What to do
Each record below should be repeated precisely as written.

JSON records of objects:

** BEGIN **

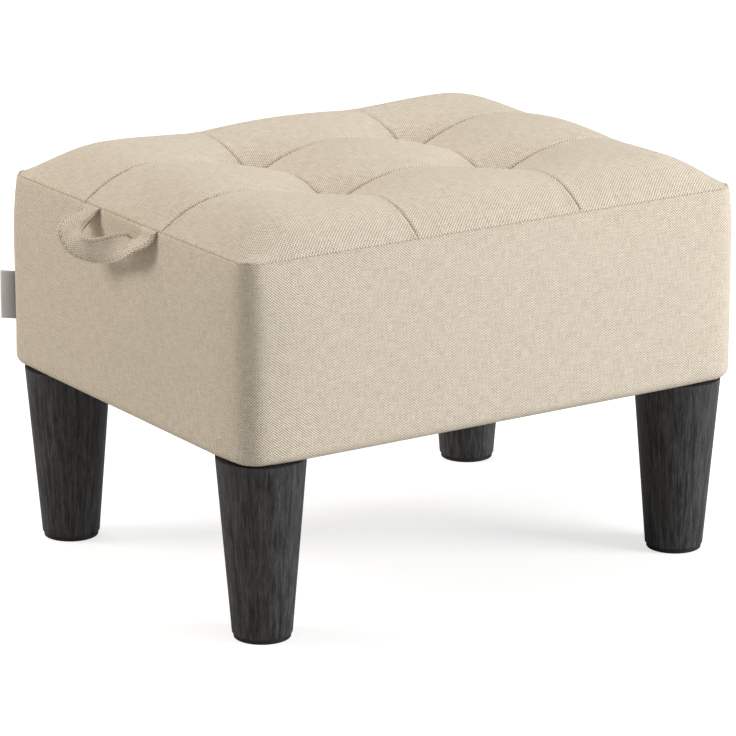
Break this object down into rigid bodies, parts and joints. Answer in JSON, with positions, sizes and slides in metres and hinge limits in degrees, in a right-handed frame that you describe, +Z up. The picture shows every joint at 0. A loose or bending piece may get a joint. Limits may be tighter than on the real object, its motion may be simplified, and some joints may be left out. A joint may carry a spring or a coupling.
{
  "type": "upholstered footstool",
  "caption": "Low rectangular footstool with a tufted cushion top, cloth-covered box, side carrying strap and tapered black screw-in legs.",
  "frame": {"origin": "centre of the bounding box on the floor plane, strap included", "axes": "+X along the long side towards the end without the strap, +Y towards the back, +Z up"},
  "size_m": [0.4254, 0.3188, 0.284],
  "materials": {
    "plywood": "raw plywood",
    "softwood": "raw softwood",
    "leg_wood": "charcoal black stain, satin, open grain",
    "zinc_steel": "zinc plated",
    "glide_plastic": "black moulded",
    "foam": "open-cell upholstery foam",
    "cover_cloth": "beige linen-look plain weave",
    "label_satin": "grey satin, bare",
    "nonwoven": "black nonwoven",
    "twine": "waxed upholstery twine",
    "button_plastic": "moulded, natural"
  },
  "bodies": {
    "stool": {"bottom_board": "plywood", "deck_board": "plywood", "front_board": "plywood", "back_board": "plywood", "left_board": "plywood", "right_board": "plywood", "corner_post_front_left": "softwood", "corner_post_front_right": "softwood", "corner_post_back_left": "softwood", "corner_post_back_right": "softwood", "wall_screws": "zinc_steel", "deck_screws": "zinc_steel", "base_screws": "zinc_steel", "tee_nuts": "zinc_steel", "seat_foam": "foam", "side_padding": "foam", "tuft_twines": "twine", "anchor_buttons": "button_plastic", "cover_side_band": "cover_cloth", "cover_back_panel": "cover_cloth", "cover_top": "cover_cloth", "side_label": "label_satin", "dust_cover": "nonwoven", "cover_staples": "zinc_steel", "dust_cover_staples": "zinc_steel"},
    "strap": {"carry_strap": "cover_cloth"},
    "bolt_front_left": {"hanger_bolt_front_left": "zinc_steel"},
    "leg_front_left": {"leg_front_left": "leg_wood", "foot_glide_front_left": "glide_plastic", "glide_nail_front_left": "zinc_steel"},
    "bolt_front_right": {"hanger_bolt_front_right": "zinc_steel"},
    "leg_front_right": {"leg_front_right": "leg_wood", "foot_glide_front_right": "glide_plastic", "glide_nail_front_right": "zinc_steel"},
    "bolt_back_left": {"hanger_bolt_back_left": "zinc_steel"},
    "leg_back_left": {"leg_back_left": "leg_wood", "foot_glide_back_left": "glide_plastic", "glide_nail_back_left": "zinc_steel"},
    "bolt_back_right": {"hanger_bolt_back_right": "zinc_steel"},
    "leg_back_right": {"leg_back_right": "leg_wood", "foot_glide_back_right": "glide_plastic", "glide_nail_back_right": "zinc_steel"}
  },
  "joints": [
    {"name": "strap_lift", "type": "hinge", "parent": "stool", "child": "strap", "pos_m": [-0.18543, 0, 0.259], "axis": [0, 1, 0], "range_deg": [0, 110]},
    {"name": "leg_drop_front_left", "type": "slide", "parent": "stool", "child": "bolt_front_left", "axis": [0, 0, -1], "range_m": [0, 0.02]},
    {"name": "leg_unscrew_front_left", "type": "hinge", "parent": "bolt_front_left", "child": "leg_front_left", "pos_m": [-0.15632, -0.127, 0], "axis": [0, 0, -1], "range_deg": [0, 5760]},
    {"name": "leg_drop_front_right", "type": "slide", "parent": "stool", "child": "bolt_front_right", "axis": [0, 0, -1], "range_m": [0, 0.02]},
    {"name": "leg_unscrew_front_right", "type": "hinge", "parent": "bolt_front_right", "child": "leg_front_right", "pos_m": [0.18168, -0.127, 0], "axis": [0, 0, -1], "range_deg": [0, 5760]},
    {"name": "leg_drop_back_left", "type": "slide", "parent": "stool", "child": "bolt_back_left", "axis": [0, 0, -1], "range_m": [0, 0.02]},
    {"name": "leg_unscrew_back_left", "type": "hinge", "parent": "bolt_back_left", "child": "leg_back_left", "pos_m": [-0.15632, 0.127, 0], "axis": [0, 0, -1], "range_deg": [0, 5760]},
    {"name": "leg_drop_back_right", "type": "slide", "parent": "stool", "child": "bolt_back_right", "axis": [0, 0, -1], "range_m": [0, 0.02]},
    {"name": "leg_unscrew_back_right", "type": "hinge", "parent": "bolt_back_right", "child": "leg_back_right", "pos_m": [0.18168, 0.127, 0], "axis": [0, 0, -1], "range_deg": [0, 5760]}
  ],
  "couplings": [
    {"joint": "leg_drop_front_left", "follows": "leg_unscrew_front_left", "m_per_rad": 0.00019894},
    {"joint": "leg_drop_front_right", "follows": "leg_unscrew_front_right", "m_per_rad": 0.00019894},
    {"joint": "leg_drop_back_left", "follows": "leg_unscrew_back_left", "m_per_rad": 0.00019894},
    {"joint": "leg_drop_back_right", "follows": "leg_unscrew_back_right", "m_per_rad": 0.00019894}
  ]
}
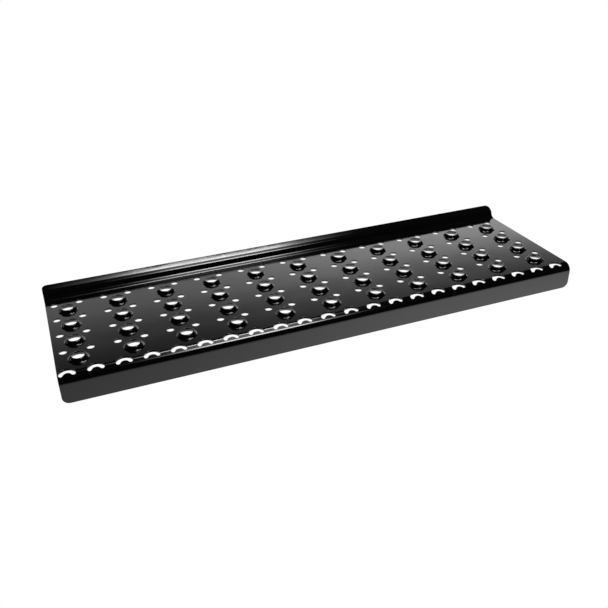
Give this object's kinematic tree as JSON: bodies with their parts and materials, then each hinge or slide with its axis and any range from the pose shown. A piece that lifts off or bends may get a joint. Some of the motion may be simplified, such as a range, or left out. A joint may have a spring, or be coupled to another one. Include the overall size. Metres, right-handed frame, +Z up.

** END **

Expected answer
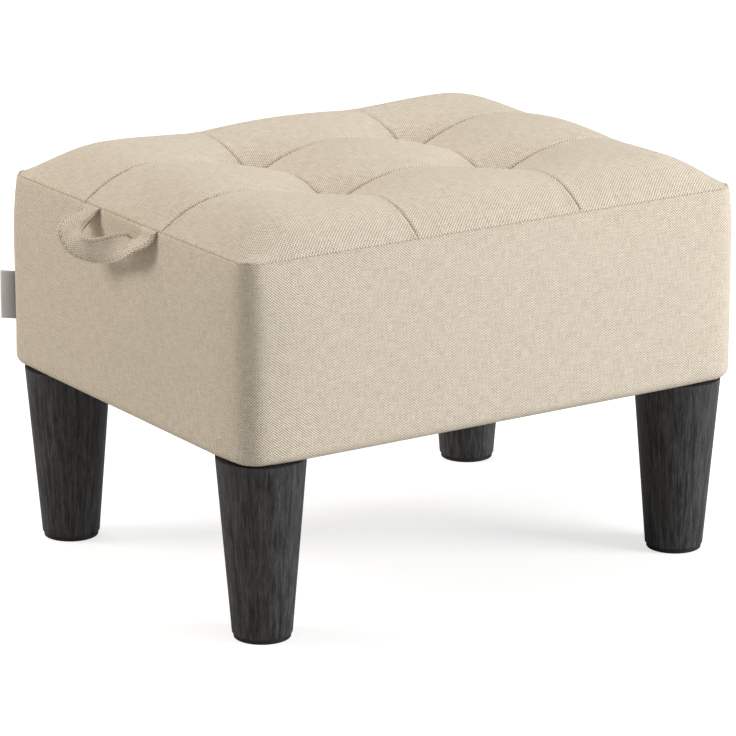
Break this object down into rigid bodies, parts and joints. Answer in JSON, with positions, sizes and slides in metres and hinge limits in degrees, in a right-handed frame that you describe, +Z up. The picture shows every joint at 0. A loose or bending piece may get a joint. Limits may be tighter than on the real object, its motion may be simplified, and some joints may be left out. A joint may carry a spring or a coupling.
{
  "type": "upholstered footstool",
  "caption": "Low rectangular footstool with a tufted cushion top, cloth-covered box, side carrying strap and tapered black screw-in legs.",
  "frame": {"origin": "centre of the bounding box on the floor plane, strap included", "axes": "+X along the long side towards the end without the strap, +Y towards the back, +Z up"},
  "size_m": [0.4254, 0.3188, 0.284],
  "materials": {
    "plywood": "raw plywood",
    "softwood": "raw softwood",
    "leg_wood": "charcoal black stain, satin, open grain",
    "zinc_steel": "zinc plated",
    "glide_plastic": "black moulded",
    "foam": "open-cell upholstery foam",
    "cover_cloth": "beige linen-look plain weave",
    "label_satin": "grey satin, bare",
    "nonwoven": "black nonwoven",
    "twine": "waxed upholstery twine",
    "button_plastic": "moulded, natural"
  },
  "bodies": {
    "stool": {"bottom_board": "plywood", "deck_board": "plywood", "front_board": "plywood", "back_board": "plywood", "left_board": "plywood", "right_board": "plywood", "corner_post_front_left": "softwood", "corner_post_front_right": "softwood", "corner_post_back_left": "softwood", "corner_post_back_right": "softwood", "wall_screws": "zinc_steel", "deck_screws": "zinc_steel", "base_screws": "zinc_steel", "tee_nuts": "zinc_steel", "seat_foam": "foam", "side_padding": "foam", "tuft_twines": "twine", "anchor_buttons": "button_plastic", "cover_side_band": "cover_cloth", "cover_back_panel": "cover_cloth", "cover_top": "cover_cloth", "side_label": "label_satin", "dust_cover": "nonwoven", "cover_staples": "zinc_steel", "dust_cover_staples": "zinc_steel"},
    "strap": {"carry_strap": "cover_cloth"},
    "bolt_front_left": {"hanger_bolt_front_left": "zinc_steel"},
    "leg_front_left": {"leg_front_left": "leg_wood", "foot_glide_front_left": "glide_plastic", "glide_nail_front_left": "zinc_steel"},
    "bolt_front_right": {"hanger_bolt_front_right": "zinc_steel"},
    "leg_front_right": {"leg_front_right": "leg_wood", "foot_glide_front_right": "glide_plastic", "glide_nail_front_right": "zinc_steel"},
    "bolt_back_left": {"hanger_bolt_back_left": "zinc_steel"},
    "leg_back_left": {"leg_back_left": "leg_wood", "foot_glide_back_left": "glide_plastic", "glide_nail_back_left": "zinc_steel"},
    "bolt_back_right": {"hanger_bolt_back_right": "zinc_steel"},
    "leg_back_right": {"leg_back_right": "leg_wood", "foot_glide_back_right": "glide_plastic", "glide_nail_back_right": "zinc_steel"}
  },
  "joints": [
    {"name": "strap_lift", "type": "hinge", "parent": "stool", "child": "strap", "pos_m": [-0.18543, 0, 0.259], "axis": [0, 1, 0], "range_deg": [0, 110]},
    {"name": "leg_drop_front_left", "type": "slide", "parent": "stool", "child": "bolt_front_left", "axis": [0, 0, -1], "range_m": [0, 0.02]},
    {"name": "leg_unscrew_front_left", "type": "hinge", "parent": "bolt_front_left", "child": "leg_front_left", "pos_m": [-0.15632, -0.127, 0], "axis": [0, 0, -1], "range_deg": [0, 5760]},
    {"name": "leg_drop_front_right", "type": "slide", "parent": "stool", "child": "bolt_front_right", "axis": [0, 0, -1], "range_m": [0, 0.02]},
    {"name": "leg_unscrew_front_right", "type": "hinge", "parent": "bolt_front_right", "child": "leg_front_right", "pos_m": [0.18168, -0.127, 0], "axis": [0, 0, -1], "range_deg": [0, 5760]},
    {"name": "leg_drop_back_left", "type": "slide", "parent": "stool", "child": "bolt_back_left", "axis": [0, 0, -1], "range_m": [0, 0.02]},
    {"name": "leg_unscrew_back_left", "type": "hinge", "parent": "bolt_back_left", "child": "leg_back_left", "pos_m": [-0.15632, 0.127, 0], "axis": [0, 0, -1], "range_deg": [0, 5760]},
    {"name": "leg_drop_back_right", "type": "slide", "parent": "stool", "child": "bolt_back_right", "axis": [0, 0, -1], "range_m": [0, 0.02]},
    {"name": "leg_unscrew_back_right", "type": "hinge", "parent": "bolt_back_right", "child": "leg_back_right", "pos_m": [0.18168, 0.127, 0], "axis": [0, 0, -1], "range_deg": [0, 5760]}
  ],
  "couplings": [
    {"joint": "leg_drop_front_left", "follows": "leg_unscrew_front_left", "m_per_rad": 0.00019894},
    {"joint": "leg_drop_front_right", "follows": "leg_unscrew_front_right", "m_per_rad": 0.00019894},
    {"joint": "leg_drop_back_left", "follows": "leg_unscrew_back_left", "m_per_rad": 0.00019894},
    {"joint": "leg_drop_back_right", "follows": "leg_unscrew_back_right", "m_per_rad": 0.00019894}
  ]
}
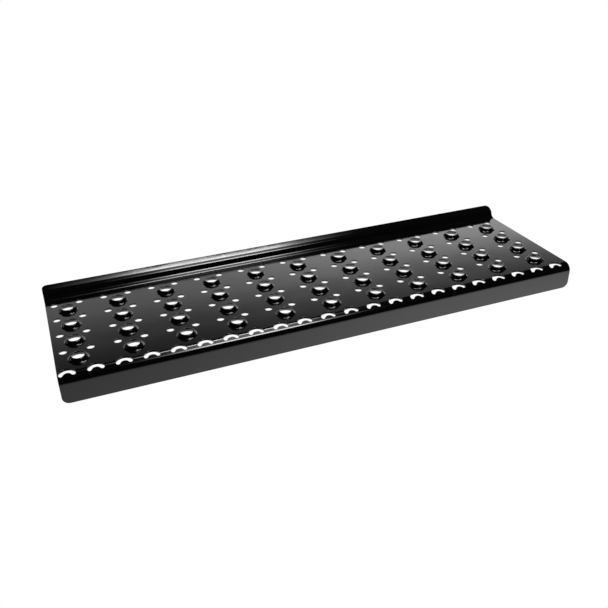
Give this object's kinematic tree as JSON: bodies with their parts and materials, then each hinge or slide with its axis and any range from the pose shown. A piece that lifts off or bends may get a joint. Some of the motion may be simplified, such as a range, or left out. A joint may have a spring, or be coupled to another one. Include the overall size. Metres, right-handed frame, +Z up.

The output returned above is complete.